Writing on the eve of the Revolution, Mercier had challenged France to remould itself. In a stirring address, he had urged his audience to grasp the potential for change: ‘See that you are ruled not by order of nature but by caprices, which your cowardice has allowed to harden into laws. Know yourselves, hate yourselves and in that excellent discontent remould your world!' By 1791 discontent had turned into belief not just that the monarchy should be brought to heel, but that it could be removed. Remoulding was dramatically under way–most especially in the waxworks, where Marie found herself working all hours on an ever-shortening cycle of removals and renewals.
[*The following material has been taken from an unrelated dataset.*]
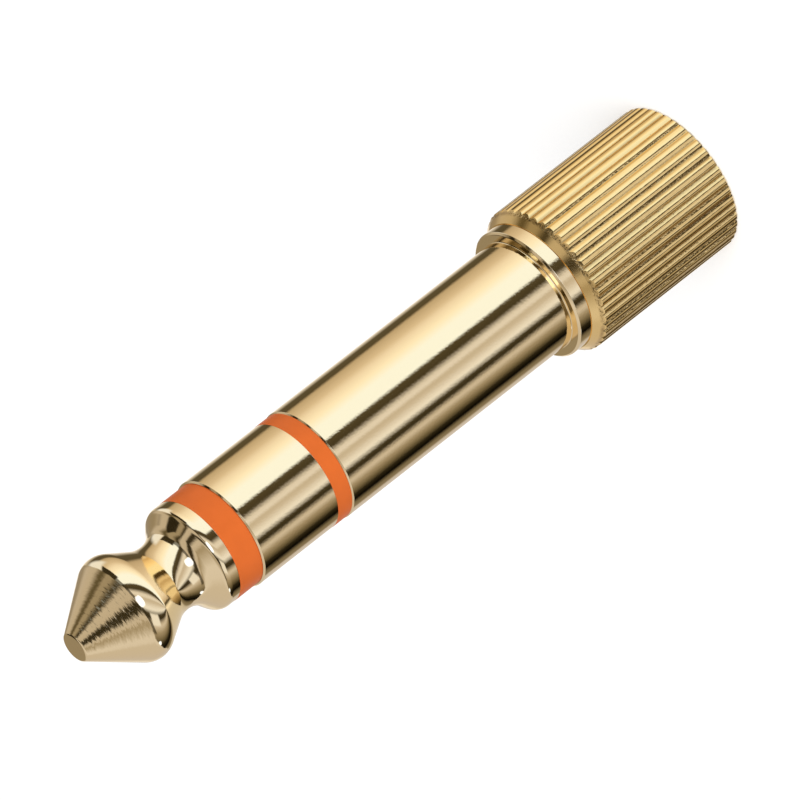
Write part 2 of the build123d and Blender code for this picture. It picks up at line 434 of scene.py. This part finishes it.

Beyond the waxworks, the quest for change involved the destruction of material objects, such as the burning of aristocratic pews
in churchyards, the painting over of all aristocratic livery and the felling of royal statues by way of a ritual purging of feudal symbols. But rapidly the focus shifted to flesh-and-blood subjects. If in 1790 the number-one hit and national theme song was the optimistic ‘Ça Ira'–a pre-Revolutionary version of ‘Que Sera Sera': ‘Things will work out'–then by 1791 a new second line was ominously violent: ‘Let's hang aristocrats from the lanterns!' This was belted out with gusto at every opportunity. Similarly violent was the oratory of Danton and Marat, who supplied a significant amount of the raw material from which the social order was being recast. Marie lets us see them afresh. Danton's mild manners off the podium were greatly at odds with his formidable physical presence–‘His exterior was almost enough to scare a child; his features were large and harsh…his head immense.' Marat, in stark contrast, was ‘short with very small arms, one which was feeble from some natural defect, and he appeared lame; his complexion was sallow, of a greenish hue, his hair was wild, and raven black; his countenance had a fierce aspect.' She describes his fire-in-the-belly speeches as seeming to come from someone under the influence of some ‘demonical possession'.